TASK BRIEF:
Return the whole listing exactly as it stands.

DATA:
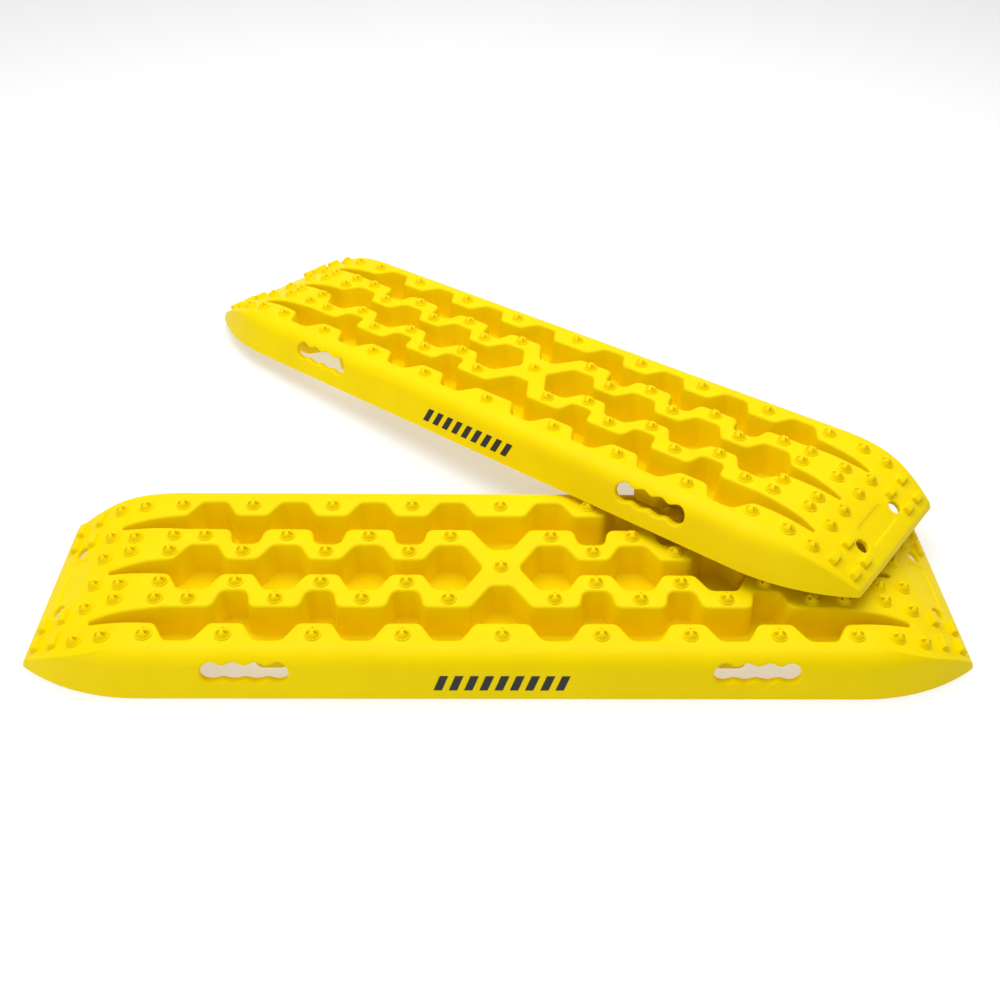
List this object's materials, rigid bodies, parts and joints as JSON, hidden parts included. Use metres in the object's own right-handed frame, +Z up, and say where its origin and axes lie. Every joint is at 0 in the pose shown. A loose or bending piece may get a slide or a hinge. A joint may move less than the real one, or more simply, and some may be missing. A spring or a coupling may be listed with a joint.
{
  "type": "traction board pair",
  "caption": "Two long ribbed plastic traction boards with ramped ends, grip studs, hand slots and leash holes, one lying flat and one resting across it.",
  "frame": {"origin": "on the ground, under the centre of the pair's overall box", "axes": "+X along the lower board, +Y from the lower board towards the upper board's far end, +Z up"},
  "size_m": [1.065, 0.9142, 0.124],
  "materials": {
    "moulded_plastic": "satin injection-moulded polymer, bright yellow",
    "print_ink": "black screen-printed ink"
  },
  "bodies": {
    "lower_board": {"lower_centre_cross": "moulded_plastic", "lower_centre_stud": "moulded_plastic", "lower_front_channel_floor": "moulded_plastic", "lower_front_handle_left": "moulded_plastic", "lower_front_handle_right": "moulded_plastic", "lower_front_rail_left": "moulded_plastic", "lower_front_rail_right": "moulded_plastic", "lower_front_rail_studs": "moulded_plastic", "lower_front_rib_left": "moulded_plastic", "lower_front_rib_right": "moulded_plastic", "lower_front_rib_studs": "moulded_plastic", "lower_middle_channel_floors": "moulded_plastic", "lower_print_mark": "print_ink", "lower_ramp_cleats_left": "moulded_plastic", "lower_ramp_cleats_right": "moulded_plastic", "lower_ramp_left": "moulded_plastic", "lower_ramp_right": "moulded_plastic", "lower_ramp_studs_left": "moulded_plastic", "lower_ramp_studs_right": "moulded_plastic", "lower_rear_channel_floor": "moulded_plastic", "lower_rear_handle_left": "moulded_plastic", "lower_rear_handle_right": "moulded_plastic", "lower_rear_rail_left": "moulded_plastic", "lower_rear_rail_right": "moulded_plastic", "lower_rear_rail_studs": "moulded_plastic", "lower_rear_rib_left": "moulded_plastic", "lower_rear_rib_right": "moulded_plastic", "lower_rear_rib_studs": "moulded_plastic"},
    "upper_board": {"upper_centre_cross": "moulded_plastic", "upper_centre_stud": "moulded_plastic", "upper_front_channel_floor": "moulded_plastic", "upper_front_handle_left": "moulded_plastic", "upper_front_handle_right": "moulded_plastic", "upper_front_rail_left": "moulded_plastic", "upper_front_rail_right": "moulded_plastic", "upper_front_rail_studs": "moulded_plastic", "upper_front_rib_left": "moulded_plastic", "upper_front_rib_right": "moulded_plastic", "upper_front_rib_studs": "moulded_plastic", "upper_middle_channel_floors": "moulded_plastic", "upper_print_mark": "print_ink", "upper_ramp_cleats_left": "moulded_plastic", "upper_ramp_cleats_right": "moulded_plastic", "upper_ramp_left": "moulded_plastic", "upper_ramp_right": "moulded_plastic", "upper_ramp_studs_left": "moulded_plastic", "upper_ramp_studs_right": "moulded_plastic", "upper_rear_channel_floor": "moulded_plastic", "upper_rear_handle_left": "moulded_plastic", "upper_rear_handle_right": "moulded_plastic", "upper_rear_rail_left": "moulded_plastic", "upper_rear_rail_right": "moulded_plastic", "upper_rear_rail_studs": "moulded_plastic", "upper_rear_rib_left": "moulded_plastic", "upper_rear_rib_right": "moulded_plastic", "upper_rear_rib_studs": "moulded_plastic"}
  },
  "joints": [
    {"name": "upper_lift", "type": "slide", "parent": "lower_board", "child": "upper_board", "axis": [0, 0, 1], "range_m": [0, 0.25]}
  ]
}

SOLVED EXERCISE:
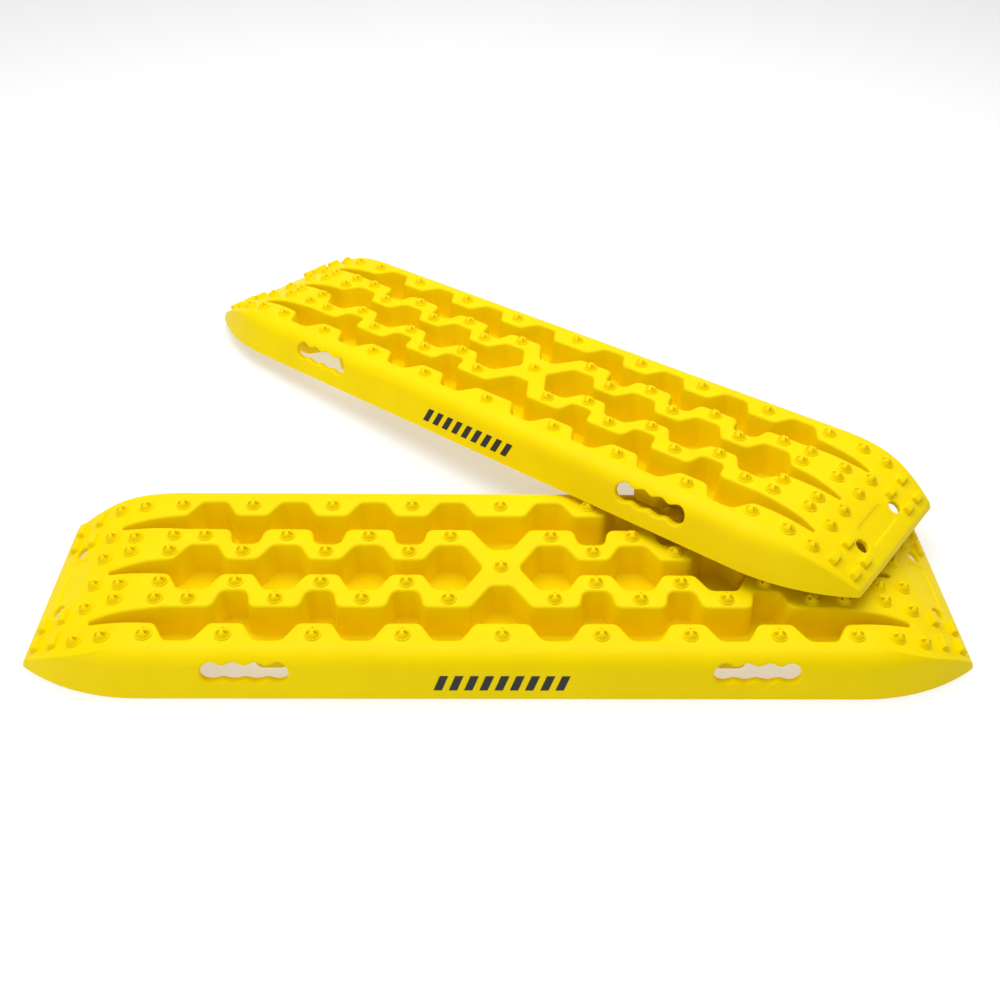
List this object's materials, rigid bodies, parts and joints as JSON, hidden parts included. Use metres in the object's own right-handed frame, +Z up, and say where its origin and axes lie. Every joint is at 0 in the pose shown. A loose or bending piece may get a slide or a hinge. A joint may move less than the real one, or more simply, and some may be missing. A spring or a coupling may be listed with a joint.
{
  "type": "traction board pair",
  "caption": "Two long ribbed plastic traction boards with ramped ends, grip studs, hand slots and leash holes, one lying flat and one resting across it.",
  "frame": {"origin": "on the ground, under the centre of the pair's overall box", "axes": "+X along the lower board, +Y from the lower board towards the upper board's far end, +Z up"},
  "size_m": [1.065, 0.9142, 0.124],
  "materials": {
    "moulded_plastic": "satin injection-moulded polymer, bright yellow",
    "print_ink": "black screen-printed ink"
  },
  "bodies": {
    "lower_board": {"lower_centre_cross": "moulded_plastic", "lower_centre_stud": "moulded_plastic", "lower_front_channel_floor": "moulded_plastic", "lower_front_handle_left": "moulded_plastic", "lower_front_handle_right": "moulded_plastic", "lower_front_rail_left": "moulded_plastic", "lower_front_rail_right": "moulded_plastic", "lower_front_rail_studs": "moulded_plastic", "lower_front_rib_left": "moulded_plastic", "lower_front_rib_right": "moulded_plastic", "lower_front_rib_studs": "moulded_plastic", "lower_middle_channel_floors": "moulded_plastic", "lower_print_mark": "print_ink", "lower_ramp_cleats_left": "moulded_plastic", "lower_ramp_cleats_right": "moulded_plastic", "lower_ramp_left": "moulded_plastic", "lower_ramp_right": "moulded_plastic", "lower_ramp_studs_left": "moulded_plastic", "lower_ramp_studs_right": "moulded_plastic", "lower_rear_channel_floor": "moulded_plastic", "lower_rear_handle_left": "moulded_plastic", "lower_rear_handle_right": "moulded_plastic", "lower_rear_rail_left": "moulded_plastic", "lower_rear_rail_right": "moulded_plastic", "lower_rear_rail_studs": "moulded_plastic", "lower_rear_rib_left": "moulded_plastic", "lower_rear_rib_right": "moulded_plastic", "lower_rear_rib_studs": "moulded_plastic"},
    "upper_board": {"upper_centre_cross": "moulded_plastic", "upper_centre_stud": "moulded_plastic", "upper_front_channel_floor": "moulded_plastic", "upper_front_handle_left": "moulded_plastic", "upper_front_handle_right": "moulded_plastic", "upper_front_rail_left": "moulded_plastic", "upper_front_rail_right": "moulded_plastic", "upper_front_rail_studs": "moulded_plastic", "upper_front_rib_left": "moulded_plastic", "upper_front_rib_right": "moulded_plastic", "upper_front_rib_studs": "moulded_plastic", "upper_middle_channel_floors": "moulded_plastic", "upper_print_mark": "print_ink", "upper_ramp_cleats_left": "moulded_plastic", "upper_ramp_cleats_right": "moulded_plastic", "upper_ramp_left": "moulded_plastic", "upper_ramp_right": "moulded_plastic", "upper_ramp_studs_left": "moulded_plastic", "upper_ramp_studs_right": "moulded_plastic", "upper_rear_channel_floor": "moulded_plastic", "upper_rear_handle_left": "moulded_plastic", "upper_rear_handle_right": "moulded_plastic", "upper_rear_rail_left": "moulded_plastic", "upper_rear_rail_right": "moulded_plastic", "upper_rear_rail_studs": "moulded_plastic", "upper_rear_rib_left": "moulded_plastic", "upper_rear_rib_right": "moulded_plastic", "upper_rear_rib_studs": "moulded_plastic"}
  },
  "joints": [
    {"name": "upper_lift", "type": "slide", "parent": "lower_board", "child": "upper_board", "axis": [0, 0, 1], "range_m": [0, 0.25]}
  ]
}